TASK TO CARRY OUT >>
Copy out exactly the lines from the first line of the material below through the line containing "joined.add(points, all_tris, looks)", and nothing beyond them.

DATASET SECTION >>
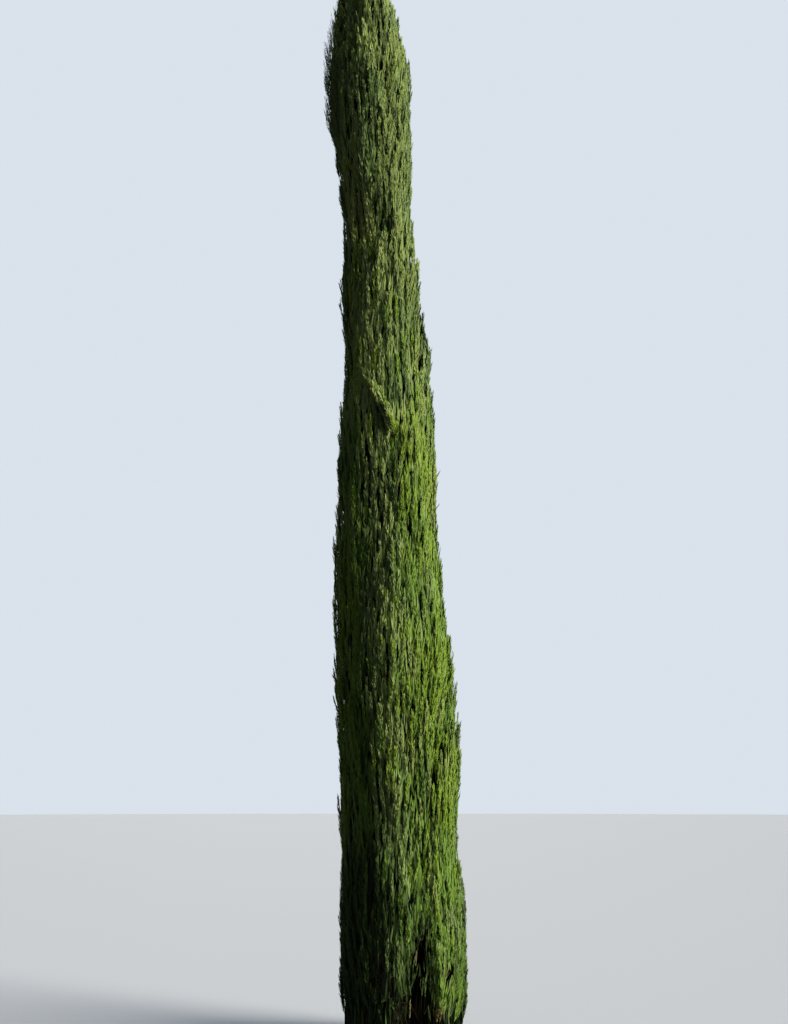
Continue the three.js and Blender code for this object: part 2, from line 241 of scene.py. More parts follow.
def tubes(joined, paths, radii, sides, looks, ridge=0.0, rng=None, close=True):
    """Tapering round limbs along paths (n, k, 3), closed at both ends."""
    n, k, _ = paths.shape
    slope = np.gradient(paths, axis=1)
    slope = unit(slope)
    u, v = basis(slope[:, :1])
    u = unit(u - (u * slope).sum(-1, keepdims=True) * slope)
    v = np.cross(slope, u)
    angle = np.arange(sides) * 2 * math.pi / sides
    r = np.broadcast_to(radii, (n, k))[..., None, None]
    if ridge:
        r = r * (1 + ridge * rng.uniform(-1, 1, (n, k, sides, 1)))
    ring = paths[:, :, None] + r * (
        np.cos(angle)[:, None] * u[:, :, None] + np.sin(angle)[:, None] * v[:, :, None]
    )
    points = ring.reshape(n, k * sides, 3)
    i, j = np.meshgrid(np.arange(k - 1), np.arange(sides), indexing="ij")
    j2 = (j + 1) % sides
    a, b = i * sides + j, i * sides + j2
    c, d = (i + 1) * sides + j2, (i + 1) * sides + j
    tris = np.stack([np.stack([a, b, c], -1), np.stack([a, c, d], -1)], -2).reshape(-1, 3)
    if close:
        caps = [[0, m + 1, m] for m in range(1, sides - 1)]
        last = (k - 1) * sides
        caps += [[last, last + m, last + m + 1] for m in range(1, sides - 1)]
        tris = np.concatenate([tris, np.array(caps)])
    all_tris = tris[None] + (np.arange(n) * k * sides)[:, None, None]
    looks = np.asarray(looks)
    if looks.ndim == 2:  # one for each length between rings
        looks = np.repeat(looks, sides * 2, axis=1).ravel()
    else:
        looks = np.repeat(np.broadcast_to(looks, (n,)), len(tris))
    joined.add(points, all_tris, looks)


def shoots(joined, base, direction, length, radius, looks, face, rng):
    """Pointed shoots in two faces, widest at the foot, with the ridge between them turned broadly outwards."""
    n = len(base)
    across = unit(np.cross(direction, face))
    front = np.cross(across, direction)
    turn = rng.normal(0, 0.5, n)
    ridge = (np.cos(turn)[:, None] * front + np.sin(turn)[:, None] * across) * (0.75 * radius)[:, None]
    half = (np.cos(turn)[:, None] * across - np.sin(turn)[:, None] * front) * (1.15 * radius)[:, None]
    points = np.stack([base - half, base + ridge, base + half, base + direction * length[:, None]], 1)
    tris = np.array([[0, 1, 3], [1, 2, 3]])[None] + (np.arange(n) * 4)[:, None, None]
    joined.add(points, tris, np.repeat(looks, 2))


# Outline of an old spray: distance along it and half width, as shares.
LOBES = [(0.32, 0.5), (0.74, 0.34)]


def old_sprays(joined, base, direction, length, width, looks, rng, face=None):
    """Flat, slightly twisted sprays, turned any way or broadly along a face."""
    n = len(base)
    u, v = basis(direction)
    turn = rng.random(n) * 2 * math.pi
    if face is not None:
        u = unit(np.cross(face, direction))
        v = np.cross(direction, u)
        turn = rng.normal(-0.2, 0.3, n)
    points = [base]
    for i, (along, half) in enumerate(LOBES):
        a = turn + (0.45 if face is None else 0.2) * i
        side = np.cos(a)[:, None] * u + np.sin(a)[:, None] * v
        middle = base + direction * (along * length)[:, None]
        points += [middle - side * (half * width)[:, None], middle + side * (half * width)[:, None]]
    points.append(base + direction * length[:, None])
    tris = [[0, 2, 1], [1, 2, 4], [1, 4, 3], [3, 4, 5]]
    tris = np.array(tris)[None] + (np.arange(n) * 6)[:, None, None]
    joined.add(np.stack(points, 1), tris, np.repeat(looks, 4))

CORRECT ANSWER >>
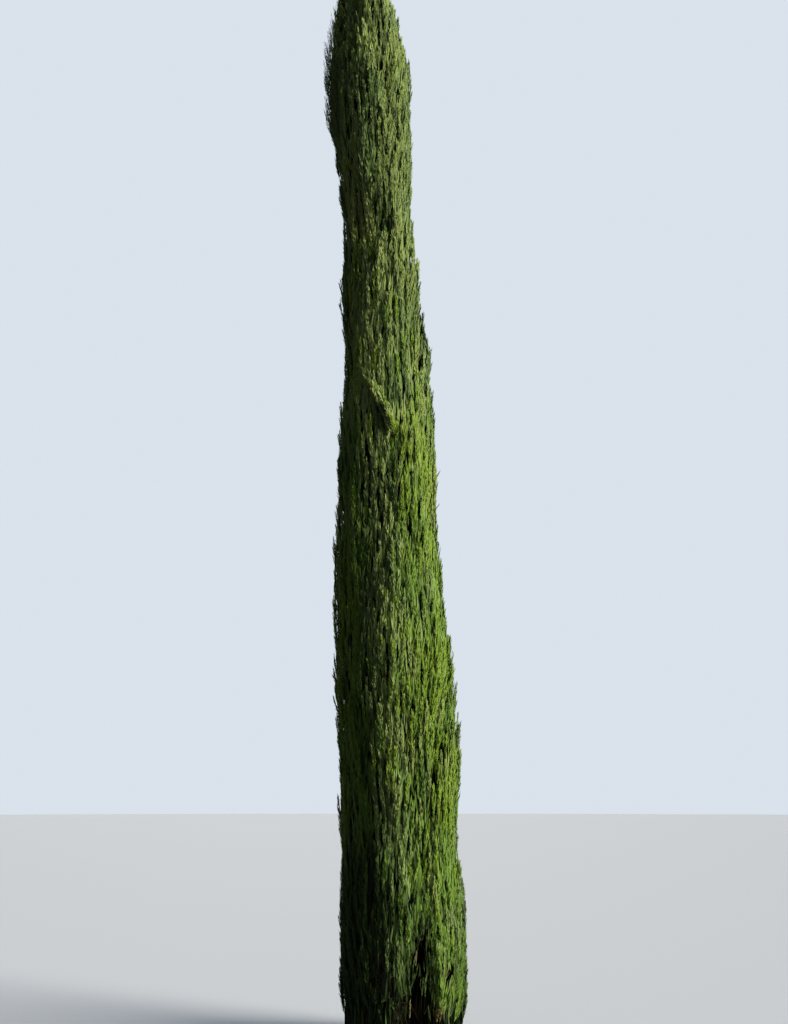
Continue the three.js and Blender code for this object: part 2, from line 241 of scene.py. More parts follow.
def tubes(joined, paths, radii, sides, looks, ridge=0.0, rng=None, close=True):
    """Tapering round limbs along paths (n, k, 3), closed at both ends."""
    n, k, _ = paths.shape
    slope = np.gradient(paths, axis=1)
    slope = unit(slope)
    u, v = basis(slope[:, :1])
    u = unit(u - (u * slope).sum(-1, keepdims=True) * slope)
    v = np.cross(slope, u)
    angle = np.arange(sides) * 2 * math.pi / sides
    r = np.broadcast_to(radii, (n, k))[..., None, None]
    if ridge:
        r = r * (1 + ridge * rng.uniform(-1, 1, (n, k, sides, 1)))
    ring = paths[:, :, None] + r * (
        np.cos(angle)[:, None] * u[:, :, None] + np.sin(angle)[:, None] * v[:, :, None]
    )
    points = ring.reshape(n, k * sides, 3)
    i, j = np.meshgrid(np.arange(k - 1), np.arange(sides), indexing="ij")
    j2 = (j + 1) % sides
    a, b = i * sides + j, i * sides + j2
    c, d = (i + 1) * sides + j2, (i + 1) * sides + j
    tris = np.stack([np.stack([a, b, c], -1), np.stack([a, c, d], -1)], -2).reshape(-1, 3)
    if close:
        caps = [[0, m + 1, m] for m in range(1, sides - 1)]
        last = (k - 1) * sides
        caps += [[last, last + m, last + m + 1] for m in range(1, sides - 1)]
        tris = np.concatenate([tris, np.array(caps)])
    all_tris = tris[None] + (np.arange(n) * k * sides)[:, None, None]
    looks = np.asarray(looks)
    if looks.ndim == 2:  # one for each length between rings
        looks = np.repeat(looks, sides * 2, axis=1).ravel()
    else:
        looks = np.repeat(np.broadcast_to(looks, (n,)), len(tris))
    joined.add(points, all_tris, looks)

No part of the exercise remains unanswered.